Un esame delle tabelle che accompagnano le analisi di Istat confermano la flessione del numero di capi in allevamento.
Fra il 2003 e il 2013 i bovini allevati sono diminuiti da 6,26 a 5,72 milioni di capi.

Altalenante il comportamento della suinicoltura. Prima un aumento ininterrotto dal 2003 al 2010, che ha portato il patrimonio suinicolo da 8,58 a 9,33 milioni di capi.
Poi anche i suini hanno innestato la retromarcia e nel 2013 il numero di animali allevati è tornato quello di dieci anni prima, circa 8,6 milioni di capi.

Ma colpisce che il numero delle aziende suinicole sia crollato in questi dieci anni dalle 124mila unità del 2003 alle appena 26mila del 2013.
 

Meno fertilizzanti e più fitosanitari

Drastico il calo nella distribuzione di fertilizzanti che nel 2015, stando alle rilevazioni di Istat, si è fermato a circa 4 milioni di quintali, 1,8 milioni in meno rispetto all'anno precedente.

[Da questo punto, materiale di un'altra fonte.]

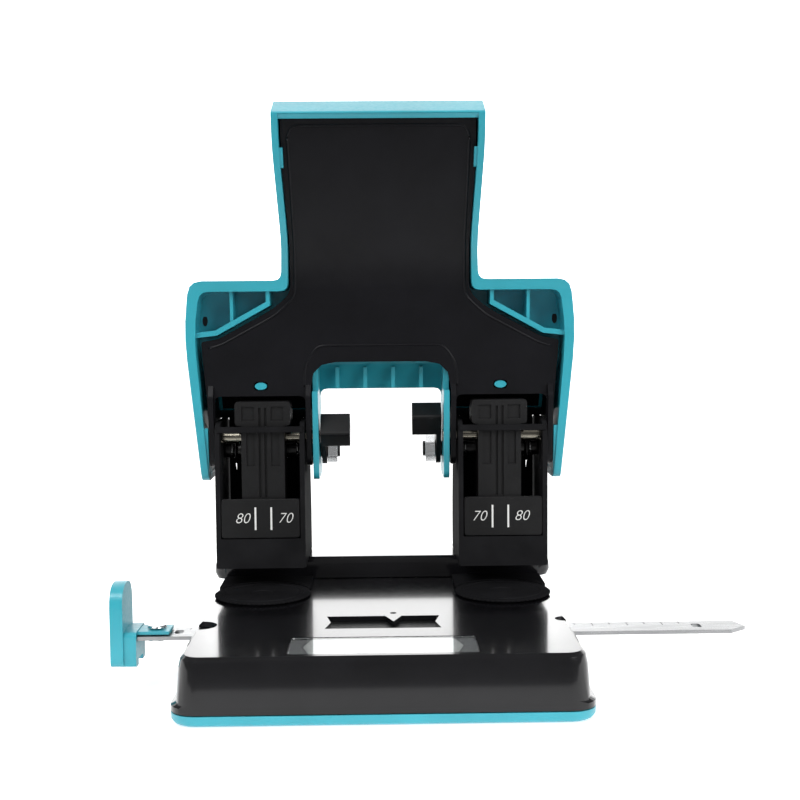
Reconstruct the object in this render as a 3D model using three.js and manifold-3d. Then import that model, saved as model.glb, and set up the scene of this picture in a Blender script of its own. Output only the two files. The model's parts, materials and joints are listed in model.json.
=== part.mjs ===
// Two-hole paper punch with adjustable hole spacing, a raised T-shaped handle and a sliding paper guide.
// Millimetres, +X right, +Y back, +Z up. The origin lies under the middle of the base, on the floor.
import * as THREE from 'three';
import { mergeVertices } from 'three/addons/utils/BufferGeometryUtils.js';
import Module from 'manifold-3d';

const wasm = await Module();
wasm.setup();

// ---- driving dimensions -------------------------------------------------------------------------
const gap = 0.3;
const sheet = 1.5;

const trayHeight = 3;
const baseBottom = trayHeight + gap;
const baseTop = 18;
const baseHalfX = 52.6;
const baseHalfY = 60.6;
const baseY = -3.6;
const flangeHalfX = 55.6;
const flangeHalfY = 61.7;

const backstopY = 30;
const bridge = { halfX: 56.2, depth: 21.5, bottom: baseTop + gap, top: 25.3 };
const towerBottom = 25.6;
const towerTop = 72;
const tower = { inner: 24.3, outer: 52.5, front: 11, rear: 46 };
const plateTop = 47.7;
const panelTop = 35;

const punchX = 37.5;
const punchY = backstopY - 12;
const spacingTravel = 2.5;
const pinRadius = 2.75;
const pinBore = 1.9;
const punchTipZ = 28.8;

const disc = { x: 37.5, y: 5.9, radius: 15, top: 19.3 };
const holder = { inner: 23, outer: 52, front: 13 };

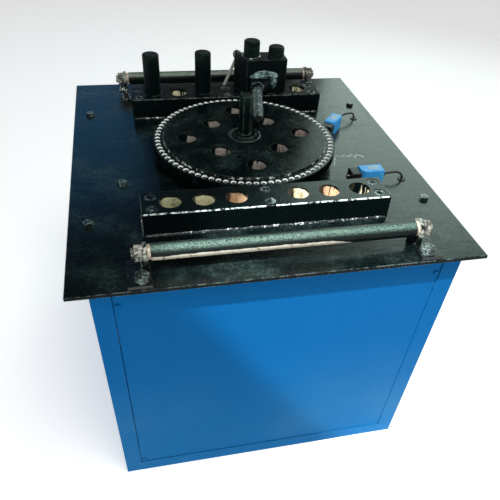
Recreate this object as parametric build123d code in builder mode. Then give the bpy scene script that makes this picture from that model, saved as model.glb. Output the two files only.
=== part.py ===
from build123d import *
import math
import os

os.makedirs("parts", exist_ok=True)

# Rebar bender with a rotating hole disc on a box cabinet. Millimetres, +Z up, X to the
# operator's right, Y away from the operator. The origin is on the floor, under the axis of
# the turntable, which is also the centre of the table plate.

# ---------------------------------------------------------------- driving dimensions
table_width = 850.0
table_depth = 945.0
table_thickness = 8.0
table_top = 690.0
table_under = table_top - table_thickness

cabinet_width = 770.0
cabinet_depth = 902.0
angle_leg = 40.0
angle_wall = 4.0
panel_thickness = 2.0
panel_recess = angle_wall - panel_thickness
panel_gap = 1.5

bar_length = 536.0
bar_depth = 82.0
bar_height = 53.0
bar_row = 270.0
front_bar_x = -4.0
rear_bar_x = 2.0
bar_top = table_top + bar_height

pin_bore = 46.0
running_clearance = 0.05
hole_pitch = 70.0
inner_hole = 67.5

disc_radius = 226.0
disc_under = table_top + 26.0
disc_rim_top = table_top + 48.0
disc_top = table_top + 53.0
plateau_radius = 202.0
hole_grid = 101.5
stop_hole_count = 80
stop_hole_circle = 215.5
stop_hole_radius = 4.2

roller_radius = 16.85
roller_wall = 3.25
roller_y = 412.0
roller_z = table_top + 40.0
roller_half = 267.5
roller_shift_x = 5.0
rod_radius = 10.0

main_shaft_radius = 30.0
gear_module = 6.0
bull_teeth = 51
pinion_teeth = 17
gear_low = 330.0
gear_face = 40.0
gear_backlash = 0.9

beam_height = 76.0
beam_width = 60.0
beam_top = angle_wall + beam_height

gearbox_y = gear_module * (bull_teeth + pinion_teeth) / 2
gearbox_wall = 8.0
worm_centres = 95.0
worm_y = gearbox_y + worm_centres
worm_z = 185.0
belt_x = 175.0
big_pulley_radius = 90.0
small_pulley_radius = 45.0

motor_y = -150.0
motor_z = 185.0
motor_radius = 92.0

bar_hole_offsets = [
    side * (inner_hole + step * hole_pitch) for side in (-1, 1) for step in range(3)
]
front_holes_x = sorted(front_bar_x + offset for offset in bar_hole_offsets)
rear_holes_x = sorted(rear_bar_x + offset for offset in bar_hole_offsets)


def save(part, name):
    """Label a finished part and write it as its own STEP file."""
    part.label = name
    export_step(part, "parts/" + name + ".step")


def hex_flats(across_flats):
    """Circumscribed radius of a hexagon from its width across flats."""
    return across_flats / math.sqrt(3)


# ---------------------------------------------------------------- cabinet frame
half_w = cabinet_width / 2
half_d = cabinet_depth / 2
leg_mid = angle_leg / 2
rail_gap = 1.0


def angle_section(x_sign, y_sign):
    """L section whose heel is at the origin and whose legs point along the two signs."""
    with Locations((x_sign * leg_mid, y_sign * angle_wall / 2)):
        Rectangle(angle_leg, angle_wall)
    with Locations((x_sign * angle_wall / 2, y_sign * leg_mid)):
        Rectangle(angle_wall, angle_leg)


# Four upright angles with the heel on each outer corner, from the bottom rails to the plate.
with BuildPart() as corner_posts:
    for x_side in (-1, 1):
        for y_side in (-1, 1):
            with BuildSketch(Plane.XY.offset(angle_leg)):
                with Locations((x_side * half_w, y_side * half_d)):
                    angle_section(-x_side, -y_side)
            extrude(amount=table_under - angle_leg)
save(corner_posts.part, "corner_posts")


def rail_along_x(y_heel, y_side, z_heel, z_sign, half_length):
    """Angle rail along X whose heel is the outer edge at the given level."""
    plane = Plane(origin=(-half_length, y_heel, z_heel), x_dir=(0, 1, 0), z_dir=(1, 0, 0))
    with BuildSketch(plane) as section:
        angle_section(-y_side, z_sign)
    extrude(section.sketch, amount=2 * half_length)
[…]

In crescita al contrario l'impiego di fitosanitari, che nel 2015 ha raggiunto quota 1,36 milioni di quintali, con un aumento del 4,7% rispetto al 2014. Fra i prodotti di maggiore impiego figurano i fungicidi (700mila quintali), seguiti da insetticidi e acaricidi (230mila quintali).
 

Stop al consumo delle terre

In conclusione il report Istat sull'agricoltura evidenzia due fenomeni solo apparentemente contrapposti, il calo dei terreni a disposizione e la flessione delle aziende in attività da una parte, e dall'altra parte un aumento produzioni.

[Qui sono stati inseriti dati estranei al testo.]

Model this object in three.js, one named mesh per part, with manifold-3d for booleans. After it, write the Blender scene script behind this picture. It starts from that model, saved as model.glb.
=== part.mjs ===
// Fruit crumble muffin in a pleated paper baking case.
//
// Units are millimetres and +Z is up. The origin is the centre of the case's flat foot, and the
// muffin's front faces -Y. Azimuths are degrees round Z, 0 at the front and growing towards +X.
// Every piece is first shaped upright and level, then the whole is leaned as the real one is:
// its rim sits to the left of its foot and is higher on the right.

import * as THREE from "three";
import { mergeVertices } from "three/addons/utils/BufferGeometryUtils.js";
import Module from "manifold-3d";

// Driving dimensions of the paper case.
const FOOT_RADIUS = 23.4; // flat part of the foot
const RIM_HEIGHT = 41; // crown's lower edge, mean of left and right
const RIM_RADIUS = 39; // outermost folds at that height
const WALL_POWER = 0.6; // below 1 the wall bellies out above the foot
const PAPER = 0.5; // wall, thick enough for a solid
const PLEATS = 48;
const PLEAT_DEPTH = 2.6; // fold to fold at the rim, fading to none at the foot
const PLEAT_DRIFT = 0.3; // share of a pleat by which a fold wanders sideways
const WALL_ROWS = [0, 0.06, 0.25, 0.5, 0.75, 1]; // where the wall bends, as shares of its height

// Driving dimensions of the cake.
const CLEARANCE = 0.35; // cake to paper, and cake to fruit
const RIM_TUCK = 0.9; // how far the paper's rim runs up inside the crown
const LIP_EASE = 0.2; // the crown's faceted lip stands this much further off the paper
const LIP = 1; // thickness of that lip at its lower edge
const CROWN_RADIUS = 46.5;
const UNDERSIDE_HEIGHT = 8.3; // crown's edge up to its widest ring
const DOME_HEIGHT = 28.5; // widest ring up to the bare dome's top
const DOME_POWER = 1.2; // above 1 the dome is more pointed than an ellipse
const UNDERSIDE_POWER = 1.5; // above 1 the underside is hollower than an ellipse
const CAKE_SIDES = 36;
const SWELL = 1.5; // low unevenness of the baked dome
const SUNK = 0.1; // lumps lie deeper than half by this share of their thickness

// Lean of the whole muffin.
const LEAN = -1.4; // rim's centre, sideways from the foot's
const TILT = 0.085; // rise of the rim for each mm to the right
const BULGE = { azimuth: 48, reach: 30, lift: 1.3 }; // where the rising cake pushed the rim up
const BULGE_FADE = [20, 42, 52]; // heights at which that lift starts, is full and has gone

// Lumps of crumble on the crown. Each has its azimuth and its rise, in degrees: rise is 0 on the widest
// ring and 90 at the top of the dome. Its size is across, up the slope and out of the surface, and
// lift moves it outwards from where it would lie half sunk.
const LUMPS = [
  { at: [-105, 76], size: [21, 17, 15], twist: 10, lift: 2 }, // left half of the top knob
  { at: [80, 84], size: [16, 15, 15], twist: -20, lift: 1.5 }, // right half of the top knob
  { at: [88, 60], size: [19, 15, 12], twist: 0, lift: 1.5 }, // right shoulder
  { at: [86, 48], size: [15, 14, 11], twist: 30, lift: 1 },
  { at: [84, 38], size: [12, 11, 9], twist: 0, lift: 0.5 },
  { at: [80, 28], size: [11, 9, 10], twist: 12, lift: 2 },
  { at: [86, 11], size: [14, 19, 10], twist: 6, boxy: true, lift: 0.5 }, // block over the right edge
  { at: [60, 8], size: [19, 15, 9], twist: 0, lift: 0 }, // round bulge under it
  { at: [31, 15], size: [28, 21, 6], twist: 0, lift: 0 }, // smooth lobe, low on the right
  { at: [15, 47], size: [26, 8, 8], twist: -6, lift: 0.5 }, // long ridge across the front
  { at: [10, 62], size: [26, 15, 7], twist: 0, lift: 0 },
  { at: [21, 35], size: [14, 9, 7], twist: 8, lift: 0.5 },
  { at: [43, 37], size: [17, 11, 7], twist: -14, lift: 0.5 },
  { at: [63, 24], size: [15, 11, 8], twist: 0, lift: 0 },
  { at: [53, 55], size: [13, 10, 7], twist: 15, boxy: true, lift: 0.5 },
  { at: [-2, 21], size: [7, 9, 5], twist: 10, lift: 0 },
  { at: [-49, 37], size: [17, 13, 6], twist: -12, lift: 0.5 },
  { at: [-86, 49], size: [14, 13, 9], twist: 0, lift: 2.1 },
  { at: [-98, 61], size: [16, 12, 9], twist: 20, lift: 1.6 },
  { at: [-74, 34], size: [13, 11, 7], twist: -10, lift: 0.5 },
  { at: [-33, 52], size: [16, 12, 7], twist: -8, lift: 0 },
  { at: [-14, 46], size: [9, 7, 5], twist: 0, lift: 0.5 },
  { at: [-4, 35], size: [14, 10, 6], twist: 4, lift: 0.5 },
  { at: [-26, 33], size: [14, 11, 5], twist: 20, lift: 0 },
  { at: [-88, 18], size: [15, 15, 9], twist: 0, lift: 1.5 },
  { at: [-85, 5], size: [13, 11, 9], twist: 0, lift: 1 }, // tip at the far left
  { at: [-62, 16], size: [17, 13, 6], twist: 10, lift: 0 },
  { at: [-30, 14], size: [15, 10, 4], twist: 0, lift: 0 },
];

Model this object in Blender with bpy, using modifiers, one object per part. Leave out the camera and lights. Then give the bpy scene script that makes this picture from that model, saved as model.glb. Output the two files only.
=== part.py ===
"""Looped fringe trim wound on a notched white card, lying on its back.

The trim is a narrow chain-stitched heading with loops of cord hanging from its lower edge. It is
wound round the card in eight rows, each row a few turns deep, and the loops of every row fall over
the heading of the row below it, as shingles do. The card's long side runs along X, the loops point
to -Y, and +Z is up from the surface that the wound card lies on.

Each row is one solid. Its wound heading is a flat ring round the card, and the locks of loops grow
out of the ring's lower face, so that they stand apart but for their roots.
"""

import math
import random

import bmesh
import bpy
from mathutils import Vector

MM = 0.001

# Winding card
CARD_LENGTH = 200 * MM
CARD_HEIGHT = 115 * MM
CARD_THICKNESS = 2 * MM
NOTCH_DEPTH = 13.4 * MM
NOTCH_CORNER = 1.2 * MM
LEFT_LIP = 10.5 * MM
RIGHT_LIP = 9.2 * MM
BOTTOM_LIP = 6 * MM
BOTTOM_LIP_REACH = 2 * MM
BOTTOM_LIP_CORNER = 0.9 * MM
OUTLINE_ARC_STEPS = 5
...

Gli imprenditori, alle prese con il problema delle minori risorse disponibili e della accresciuta concorrenzialità dei mercati internazionali, hanno saputo spingere sul management e sull'innovazione per restare al passo con i mutamenti sullo scenario mondiale.

Potranno fare ancora di più? Forse. Ma ogni giorno si perdono decine di ettari di terreno coltivabile, coperto da strade e nuove costruzioni. Non sempre indispensabili.
Una consapevole politica di risparmio dei terreni agricoli si fa sempre più necessaria.